**Direction**
Scan the records and identify every line in which the string "code" occurs, then return those lines.

== Input data ==

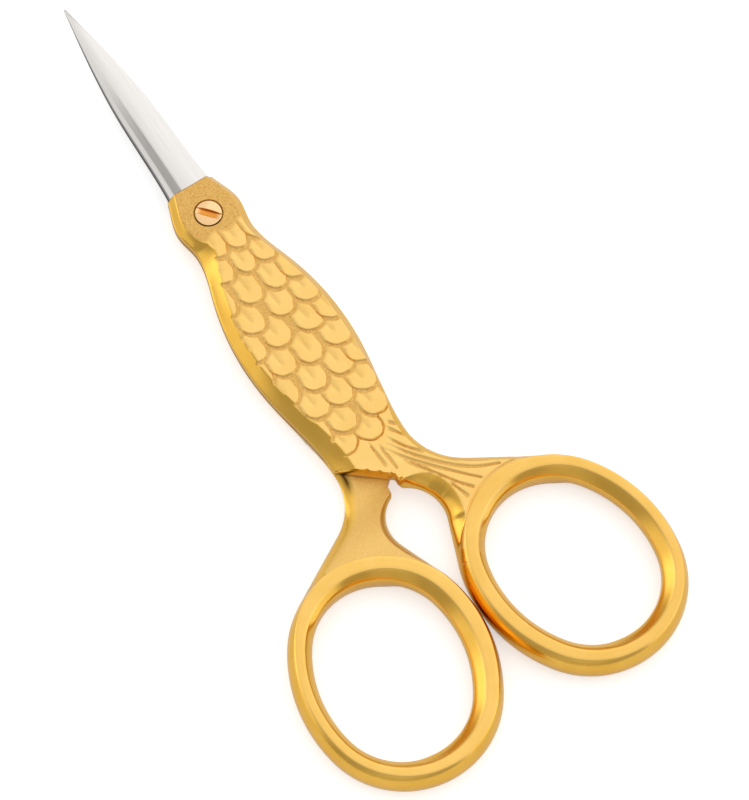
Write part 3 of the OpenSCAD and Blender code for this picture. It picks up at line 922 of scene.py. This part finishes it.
def build_slot_cutter():
    """A bar with flared walls, whose foot rises towards its ends."""
    section = [(-SLOT_W / 2, False), (-SLOT_W / 2 - SLOT_FLARE_LOW, True),
               (SLOT_W / 2 + SLOT_FLARE_TOP, True), (SLOT_W / 2, False)]
    shell = Shell()
    loops = []
    for x in np.linspace(-HEAD_R * 1.3, HEAD_R * 1.3, 21):
        floor = HALF_T - SLOT_D + SLOT_RISE * (x / HEAD_R) ** 2
        loops.append(shell.add([(x, y, HALF_T + 0.3 if above else floor) for y, above in section]))
    shell.tube(loops)
    verts = np.concatenate(shell.verts)
    c, s = cos(SLOT_TURN), sin(SLOT_TURN)
    verts[:, :2] = verts[:, :2] @ np.array([[c, s], [-s, c]])
    cutter = mesh_object("slot_cutter", verts, shell.faces)
    outward(cutter)
    return cutter


# Materials
def new_material(name):
    """A material, its nodes and its shader."""
    mat = bpy.data.materials.new(name)
    mat.use_nodes = True
    tree = mat.node_tree
    return mat, tree, tree.nodes["Principled BSDF"]


def node(tree, kind, inputs=None, **settings):
    """A node with its settings, and its inputs set to values or linked to other nodes."""
    made = tree.nodes.new("ShaderNode" + kind)
    for key, value in settings.items():
        setattr(made, key, value)
    for key, value in (inputs or {}).items():
        if isinstance(value, bpy.types.NodeSocket):
            tree.links.new(value, made.inputs[key])
        else:
            made.inputs[key].default_value = value
    return made


def place_on(tree):
    """Where a point lies on its object."""
    return node(tree, "TexCoord").outputs["Object"]


def stored(tree, key):
    """A value kept with the mesh's vertices."""
    return node(tree, "Attribute", attribute_name=key).outputs["Fac"]


def noise(tree, where, scale, detail):
    return node(tree, "TexNoise", {"Vector": where, "Scale": scale, "Detail": detail}).outputs["Fac"]


def maths(tree, operation, a, b):
    return node(tree, "Math", {0: a, 1: b}, operation=operation).outputs["Value"]


def spread(tree, value, low, high):
    """A value from 0 to 1 spread between two others."""
    return node(tree, "MapRange", {"Value": value, "To Min": low, "To Max": high}).outputs["Result"]


def blend(tree, factor, a, b):
    """A colour between two."""
    return node(tree, "Mix", {"Factor": factor, "A": a, "B": b}, data_type="RGBA").outputs["Result"]


def bumps(tree, height, strength, distance):
    return node(tree, "Bump", {"Height": height, "Strength": strength, "Distance": distance})


def linear(r, g, b):
    """Linear colour from 0 to 255 display values."""
    shares = [c / 255 for c in (r, g, b)]
    return tuple(c / 12.92 if c <= 0.0404 else ((c + 0.055) / 1.055) ** 2.4 for c in shares) + (1,)


def ramp(tree, source, low, high, stops=(0.3, 0.7)):
    """A colour between two, by a source that counts between two stops."""
    made = node(tree, "ValToRGB", {"Fac": source})
    for element, at, color in zip(made.color_ramp.elements, stops, (low, high)):
        element.position = at
        element.color = color
    return made.outputs["Color"]


def finish_metal(tree, bsdf, color, roughness, bump):
    """Links what the three metals have in common."""
    tree.links.new(color, bsdf.inputs["Base Color"])
    bsdf.inputs["Metallic"].default_value = 1.0
    if isinstance(roughness, float):
        bsdf.inputs["Roughness"].default_value = roughness
    else:
        tree.links.new(roughness, bsdf.inputs["Roughness"])
    tree.links.new(bump.outputs["Normal"], bsdf.inputs["Normal"])


def gilding():
    """Gold plate: satin on the flats, stippled on the ground, polished on bevels and walls, which are
    painted a deeper, darker gold as shade.
    """
    mat, tree, bsdf = new_material("gilding")
    where = place_on(tree)
    polish_and_shade, grain = stored(tree, "polish_and_shade"), stored(tree, "grain")
    cloud = noise(tree, where, 320.0, 3.0)
    stipple = noise(tree, where, 5200.0, 4.0)
    fine = noise(tree, where, 9000.0, 1.0)
    satin = ramp(tree, cloud, linear(247, 203, 117), linear(251, 210, 128))
    dull = ramp(tree, stipple, linear(208, 160, 78), linear(236, 192, 116))
    # Painted shade: the polished bevels and walls get a deeper, darker gold than the satin flats
    shaded_gloss = ramp(tree, cloud, linear(237, 184, 76), linear(245, 193, 87))
    color = blend(tree, polish_and_shade, blend(tree, grain, satin, dull), shaded_gloss)
    # Painted shade: the gap between the halves, the plating line and the screw's well darkened to brown
    color = blend(tree, stored(tree, "painted_shade"), color, linear(48, 20, 8))
    roughness = maths(tree, "ADD", spread(tree, polish_and_shade, 0.42, 0.17), maths(tree, "MULTIPLY", grain, 0.12))
    coarse = bumps(tree, stipple, maths(tree, "MULTIPLY", grain, 0.9), 0.00006)
    bump = bumps(tree, fine, 0.06, 0.00003)
    tree.links.new(coarse.outputs["Normal"], bump.inputs["Normal"])
    finish_metal(tree, bsdf, color, roughness, bump)
    return mat


def blade_steel():
    """Satin nickel with fine streaks along the blade, and painted shadow: grey in its facet and black at
    its foot.
    """
    mat, tree, bsdf = new_material("blade_steel")
    stretch = {"Vector": place_on(tree), "Scale": (5200.0, 130.0, 3000.0)}
    streak = noise(tree, node(tree, "Mapping", stretch).outputs["Vector"], 1.0, 3.0)
    color = ramp(tree, streak, linear(224, 220, 216), linear(232, 228, 224))
    # Painted shadow: grey on the ridge and facet, black at the spine's foot
    color = blend(tree, stored(tree, "shadow"), color, linear(120, 117, 113))
    color = blend(tree, stored(tree, "foot"), color, (0.01, 0.01, 0.01, 1))
    finish_metal(tree, bsdf, color, spread(tree, streak, 0.24, 0.34), bumps(tree, streak, 0.05, 0.00002))
    return mat


def screw_gilding():
    """Polished rose gold with faint turning marks, and painted shade in the slot: a deeper, darker
    orange.
    """
    mat, tree, bsdf = new_material("screw_gilding")
    marks = node(tree, "TexWave", {"Vector": place_on(tree), "Scale": 2600.0, "Distortion": 1.5},
                 wave_type="RINGS", rings_direction="Z").outputs["Fac"]
    color = ramp(tree, marks, linear(240, 192, 132), linear(252, 214, 164), (0.0, 1.0))
    # Painted shade in the slot
    color = blend(tree, stored(tree, "painted_slot_shade"), color, linear(220, 146, 62))
    finish_metal(tree, bsdf, color, 0.11, bumps(tree, marks, 0.05, 0.00002))
    return mat


# Stage
FLOOR_REACH = 1.2
FLOOR_LIFT = 0.5
MIRROR_LIFT = 0.12
CAMERA_AZIMUTH, CAMERA_ELEVATION = radians(-32.72), radians(67.89)
CAMERA_AWAY = 451
CAMERA_AIM = (3.397, -25.35, HALF_T)
LENS, SENSOR_W = 206.1, 36
ROOM_LIGHT = 0.47

# Soft lights of the room: direction, the cosines where each begins and is full, and its brightness
ROOM_LIGHTS = [
    ((0.45, 0.35, 0.82), 0.1, 0.85, 0.55),
    ((-0.79, 0.61, 0.12), 0.84, 0.97, 0.55),
    ((0.70, -0.66, 0.28), 0.80, 0.93, 0.6),
    ((-0.52, 0.80, 0.30), 0.90, 0.985, 0.6),
    ((-0.35, -0.68, 0.64), 0.84, 0.97, 0.1),
    ((-0.67, -0.74, 0.10), 0.85, 0.97, 0.12)]


def build_floor():
    """White paper that the camera sees a little lighter than it is lit."""
    size = FLOOR_REACH
    verts = [(-size, -size, 0), (size, -size, 0), (size, size, 0), (-size, size, 0)]
    mesh = bpy.data.meshes.new("floor")
    mesh.from_pydata(verts, [], [(0, 1, 2, 3)])
    floor = bpy.data.objects.new("floor", mesh)
    bpy.context.scene.collection.objects.link(floor)
    mat, tree, bsdf = new_material("floor_paper")
    bsdf.inputs["Base Color"].default_value = (0.8, 0.8, 0.8, 1)
    bsdf.inputs["Roughness"].default_value = 0.8
    bsdf.inputs["Specular IOR Level"].default_value = 0.0
    bsdf.inputs["Emission Color"].default_value = (1, 1, 1, 1)
    path = node(tree, "LightPath").outputs
    seen = maths(tree, "MULTIPLY", path["Is Camera Ray"], FLOOR_LIFT)
    mirrored = maths(tree, "MULTIPLY", path["Is Glossy Ray"], MIRROR_LIFT)
    tree.links.new(maths(tree, "ADD", seen, mirrored), bsdf.inputs["Emission Strength"])
    mesh.materials.append(mat)


def area_lamp(name, place_at, aim, size, power):
    """A rectangular lamp turned towards its aim."""
    data = bpy.data.lights.new(name, "AREA")
    data.shape = "RECTANGLE"
    data.size, data.size_y = size
    data.energy = power
    lamp = bpy.data.objects.new(name, data)
    lamp.location = place_at
    lamp.rotation_mode = "QUATERNION"
    lamp.rotation_quaternion = (Vector(aim) - Vector(place_at)).to_track_quat("-Z", "Y")
    bpy.context.scene.collection.objects.link(lamp)


def room_light(tree, direction, aim, start, end, power):
    """Brightness that grows as the direction nears the aim."""
    aim = tuple(Vector(aim).normalized())
    facing = node(tree, "VectorMath", {0: direction, 1: aim}, operation="DOT_PRODUCT").outputs["Value"]
    span = {"Value": facing, "From Min": start, "From Max": end, "To Max": power}
    return node(tree, "MapRange", span, interpolation_type="SMOOTHSTEP").outputs["Result"]


def build_world():
    """A white room that is brightest behind and above the scissors and dimmer in front."""
    world = bpy.data.worlds.new("studio")
    bpy.context.scene.world = world
    world.use_nodes = True
    tree = world.node_tree
    background = tree.nodes["Background"]
    direction = node(tree, "TexCoord").outputs["Generated"]
    lights = [room_light(tree, direction, *light) for light in ROOM_LIGHTS]
    total = lights[0]
    for light in lights[1:] + [ROOM_LIGHT]:
        total = maths(tree, "ADD", total, light)
    tree.links.new(total, background.inputs["Color"])
    background.inputs["Strength"].default_value = 1.0


def build_camera():
    """The photo's view."""
    level = cos(CAMERA_ELEVATION)
    back = Vector((sin(CAMERA_AZIMUTH) * level, -cos(CAMERA_AZIMUTH) * level, sin(CAMERA_ELEVATION)))
    data = bpy.data.cameras.new("camera")
    data.lens = LENS
    data.sensor_width = SENSOR_W
    data.clip_start, data.clip_end = 0.01, 10
    camera = bpy.data.objects.new("camera", data)
    camera.location = Vector(CAMERA_AIM) * MM + back * CAMERA_AWAY * MM
    camera.rotation_mode = "QUATERNION"
    camera.rotation_quaternion = (-back).to_track_quat("-Z", "Y")
    bpy.context.scene.collection.objects.link(camera)
    bpy.context.scene.camera = camera


def dress(obj, material, body, cad_node):
    """Gives an object its material and says which body it rides and which CAD node it replaces."""
    obj.data.materials.clear()
    obj.data.materials.append(material)
    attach(obj, body)
    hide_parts(cad_node)


build_camera()
build_floor()
build_world()
area_lamp("key_light", (0.62, 0.34, 0.72), (0, -0.02, 0), (0.9, 0.9), 0.5)
bpy.context.scene.view_settings.view_transform = "Standard"

gold, steel, rose = gilding(), blade_steel(), screw_gilding()
WELL_TOP_Z = PAD_Z - PAD_DROP
SEAT_Z = HALF_T - HEAD_RIM_T - DOME_H - HEAD_GAP
FRONT_HOLE = [
    (WELL_R + WELL_CHAMFER, WELL_TOP_Z), (WELL_R, WELL_TOP_Z - WELL_CHAMFER), (WELL_R, SEAT_Z),
    (SHOULDER_R + RUN_GAP, SEAT_Z), (SHOULDER_R + RUN_GAP, INNER_Z)]
BACK_HOLE = [(THREAD_R + THREAD_GAP, INNER_Z)]
for side, body, hole in (("front", "front_half", FRONT_HOLE), ("back", "back_half", BACK_HOLE)):
    handle = build_handle(side + "_handle_gilt", side == "back", hole)
    dress(handle, gold, body, side + "_handle")
    blade = build_blade(side + "_blade_steel", side == "back")
    dress(blade, steel, body, side + "_blade")
screw = build_screw("pivot_screw_gilt")
dress(screw, rose, "back_half", "pivot_screw")
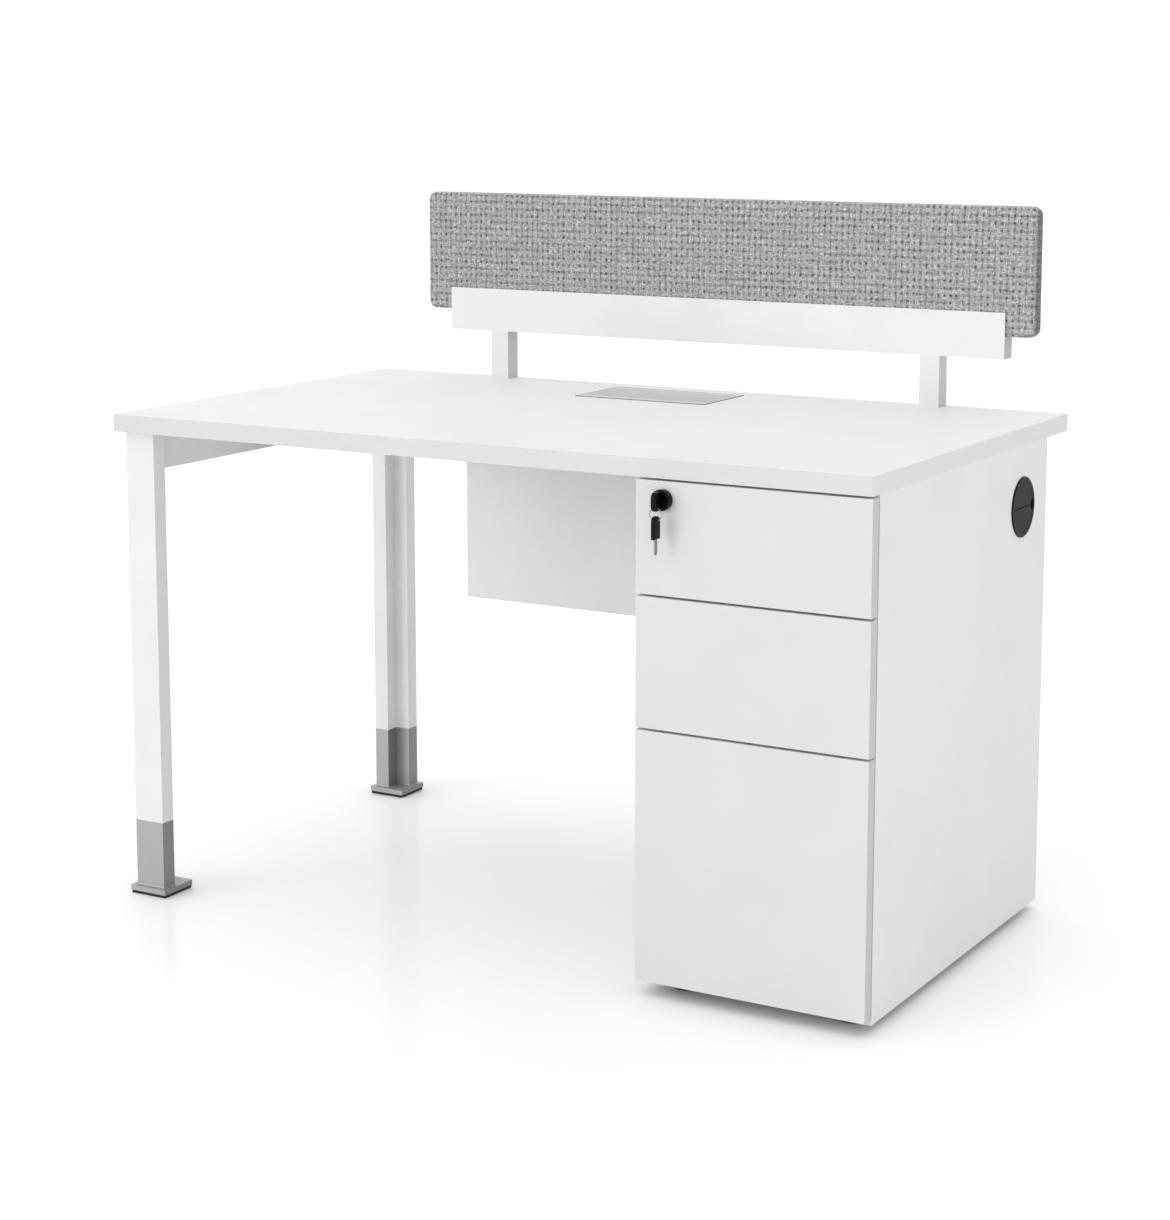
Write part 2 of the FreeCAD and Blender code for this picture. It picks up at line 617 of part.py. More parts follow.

===

**Solution to this problem**
Write part 3 of the OpenSCAD and Blender code for this picture. It picks up at line 922 of scene.py. This part finishes it.
Write part 2 of the FreeCAD and Blender code for this picture. It picks up at line 617 of part.py. More parts follow.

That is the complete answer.